Did you post this from Mastodon? I wish I could tell where this came from.
Basically if I understand this right, if you have an instance with a very popular community on it. It is likely that it will need some massive infrastructure scaling if it wants to handle the enormous amount of world wide traffic?
Yes. If you run the server, then you are the source of truth of that community. All other servers that federate your community query your server to access the community and show it to their users.
So if you run a server and a community explodes there, you might only have 500 users on your instance, but you might have 50k users reading that community and interacting with it from other Lemmy instances, thus your server needs to scale to 50k users worth.
And ever more essential, your server is the source of truth of that community. So if your server is hacked or corrupted or deleted, that community is gone. Other instances don't mirror it (except for temporary caching), so the Lemmy network essentially is a trust network of other people maintaining servers long term (and each inventing a monetary system to pay for it).
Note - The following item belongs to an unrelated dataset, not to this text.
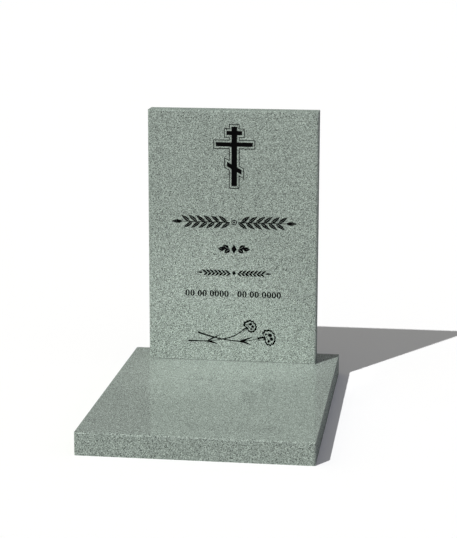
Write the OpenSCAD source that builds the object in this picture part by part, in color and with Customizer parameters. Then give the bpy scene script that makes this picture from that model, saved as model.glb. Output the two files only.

I still think the network might be better than a centralized system like reddit, but it definitely has a lot of growing and policies that need to be sorted out very soon
So are these other servers just routing requests from their users to your server's community? Or are they actually copying everything over every so often (caching) and serving up the requests themselves? How real time is it, I guess is what I'm asking?
@Nymphioxetine posted from mastodon (because Lemmy is slow right now)
I wish I could tell where this came from.
Isn't that what this colourful icon in Lemmy is for? It appears to link to the original source of the post or comment:
While it's true that the hosts of popular communities will get more traffic, it's actually not as bad as it first seems.
Every Lemmy instance with at least one subscriber in that popular community will act as a mirror. That means that users who are just reading posts and comments will not cause any additional load on the home-instance of the popular community, because they are consuming local copies of the posts and comments.
This will actually help scaling a lot, and is in fact exactly how many centralized platforms scale (by creating a bunch of read-only copies of content).
As long as we can distribute the Lemmy userbase between different instances (and avoid creating one or two centralized super-instances), we can take a lot of advantage of this mirroring and the scaling will be quite good!
@sunaurus what about when those users like/boost/reply?
In those cases, the action will need to propagate back to the home server (that's where the "hosts of popular communities will get more traffic" comes from), but keep in mind - people usually read at least one or two orders of magnitude more than they write.
@sunaurus there's a lot of upvoting happening on popular subreddits
Absolutely, but a user will only upvote a post once, while they will read it on every reload of their page. (By "read" I mean "fetch it from their local mirror")
@sunaurus how often do retallies of vote counts get propagated?
Hmm, you could probably extend the protocol to do eventual consistency across instances if that ever becomes a problem, remote instances could keep their own counts and only send aggregated updates.
@schizanon @technology@lemmy.ml @technology@beehaw.org Yep. I expect that long-term a lot of instances will limit the ability to create groups (as Beehaw does) or place restrictions on the size a group is allowed to grow before asking that group to move to another/their own instance or ask for finances to help with the costs.